_What to produce_
Reproduce the opening lines of the records exactly, up to and including the line in which "output: The output" occurs.

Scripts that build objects
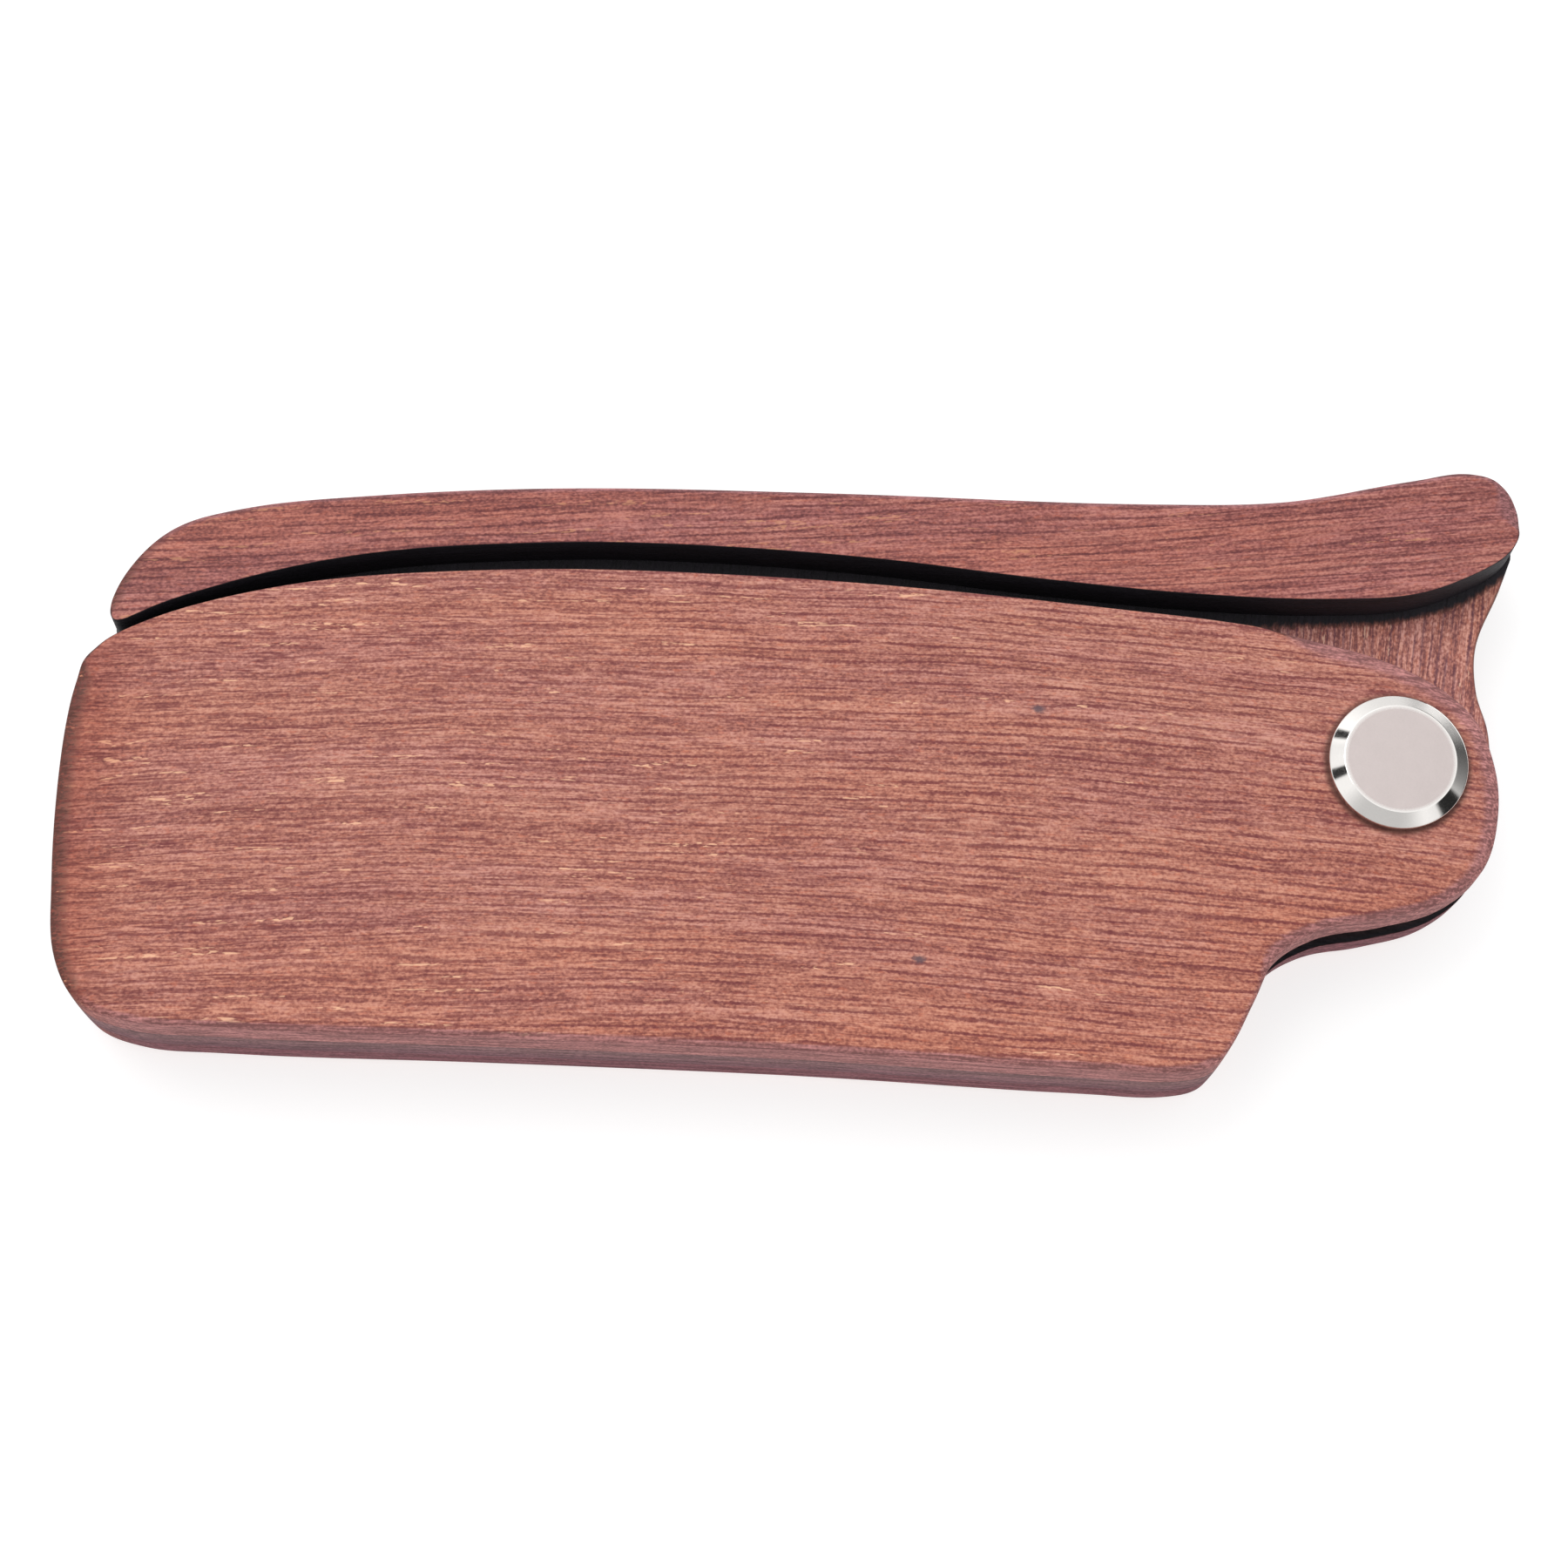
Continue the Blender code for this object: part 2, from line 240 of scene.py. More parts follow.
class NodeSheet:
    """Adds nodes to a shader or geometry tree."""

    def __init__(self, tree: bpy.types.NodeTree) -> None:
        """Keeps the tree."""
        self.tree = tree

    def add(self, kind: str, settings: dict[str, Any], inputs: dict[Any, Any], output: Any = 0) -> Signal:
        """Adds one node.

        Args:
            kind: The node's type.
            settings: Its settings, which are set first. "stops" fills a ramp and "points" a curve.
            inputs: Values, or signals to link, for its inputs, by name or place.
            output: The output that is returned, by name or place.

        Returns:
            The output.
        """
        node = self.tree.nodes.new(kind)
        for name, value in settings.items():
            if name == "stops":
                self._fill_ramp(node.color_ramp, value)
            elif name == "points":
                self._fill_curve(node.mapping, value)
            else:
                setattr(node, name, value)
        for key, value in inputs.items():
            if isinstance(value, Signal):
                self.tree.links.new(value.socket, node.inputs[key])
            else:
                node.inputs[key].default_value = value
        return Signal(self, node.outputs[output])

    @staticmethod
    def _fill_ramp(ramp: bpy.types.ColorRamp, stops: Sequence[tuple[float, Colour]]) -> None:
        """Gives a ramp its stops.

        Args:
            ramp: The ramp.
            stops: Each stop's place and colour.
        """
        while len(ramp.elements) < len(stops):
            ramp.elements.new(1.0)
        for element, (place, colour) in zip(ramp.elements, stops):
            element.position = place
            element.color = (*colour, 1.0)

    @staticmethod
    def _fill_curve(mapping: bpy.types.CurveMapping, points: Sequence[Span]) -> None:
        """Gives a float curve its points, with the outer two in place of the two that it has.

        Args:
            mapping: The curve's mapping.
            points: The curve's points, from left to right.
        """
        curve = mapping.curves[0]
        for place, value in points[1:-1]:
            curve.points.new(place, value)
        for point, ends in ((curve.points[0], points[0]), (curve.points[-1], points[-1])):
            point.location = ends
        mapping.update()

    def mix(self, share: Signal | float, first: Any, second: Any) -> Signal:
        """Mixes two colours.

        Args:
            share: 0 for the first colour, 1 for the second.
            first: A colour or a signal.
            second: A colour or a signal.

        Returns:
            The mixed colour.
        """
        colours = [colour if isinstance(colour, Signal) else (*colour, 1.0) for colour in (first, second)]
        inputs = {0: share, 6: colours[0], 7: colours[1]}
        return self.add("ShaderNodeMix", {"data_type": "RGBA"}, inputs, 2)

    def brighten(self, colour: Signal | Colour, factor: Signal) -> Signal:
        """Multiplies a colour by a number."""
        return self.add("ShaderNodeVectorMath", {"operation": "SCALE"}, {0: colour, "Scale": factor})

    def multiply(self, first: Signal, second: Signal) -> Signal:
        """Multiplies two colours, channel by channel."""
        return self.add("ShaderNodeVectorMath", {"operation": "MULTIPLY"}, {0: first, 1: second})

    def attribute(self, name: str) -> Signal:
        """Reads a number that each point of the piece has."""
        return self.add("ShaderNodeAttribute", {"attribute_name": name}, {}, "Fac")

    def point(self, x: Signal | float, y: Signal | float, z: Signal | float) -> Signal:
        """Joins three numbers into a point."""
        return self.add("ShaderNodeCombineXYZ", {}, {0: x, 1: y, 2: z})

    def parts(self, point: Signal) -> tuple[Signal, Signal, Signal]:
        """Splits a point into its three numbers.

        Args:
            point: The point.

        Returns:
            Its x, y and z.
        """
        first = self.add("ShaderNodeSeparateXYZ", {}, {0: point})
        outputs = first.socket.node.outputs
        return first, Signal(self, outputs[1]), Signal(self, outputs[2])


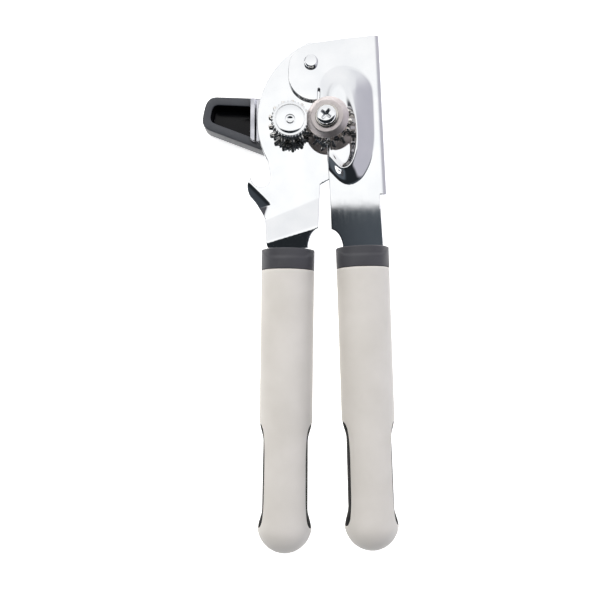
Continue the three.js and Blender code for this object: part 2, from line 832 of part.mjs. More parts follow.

_Right answer_
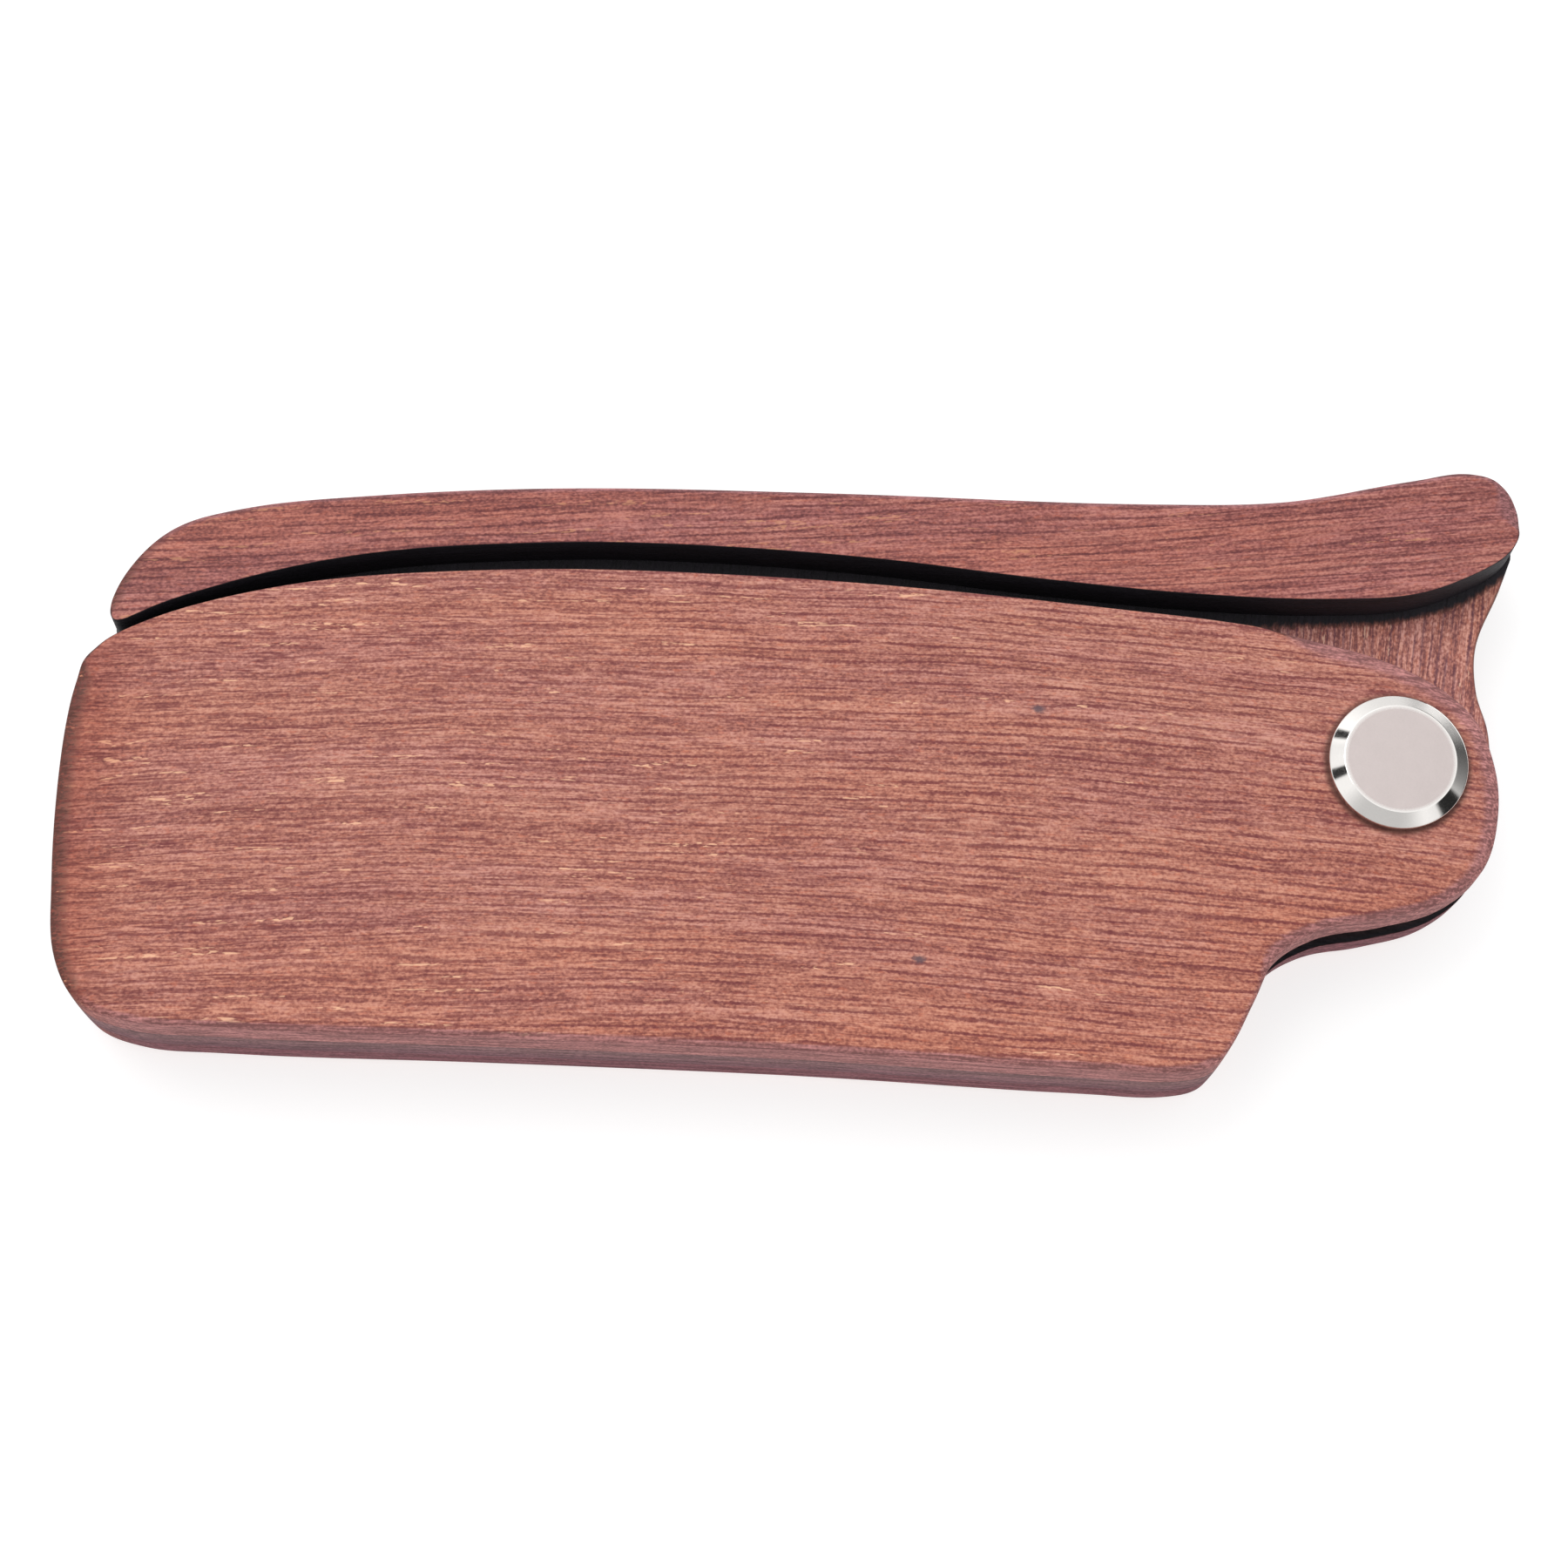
Continue the Blender code for this object: part 2, from line 240 of scene.py. More parts follow.
class NodeSheet:
    """Adds nodes to a shader or geometry tree."""

    def __init__(self, tree: bpy.types.NodeTree) -> None:
        """Keeps the tree."""
        self.tree = tree

    def add(self, kind: str, settings: dict[str, Any], inputs: dict[Any, Any], output: Any = 0) -> Signal:
        """Adds one node.

        Args:
            kind: The node's type.
            settings: Its settings, which are set first. "stops" fills a ramp and "points" a curve.
            inputs: Values, or signals to link, for its inputs, by name or place.
            output: The output that is returned, by name or place.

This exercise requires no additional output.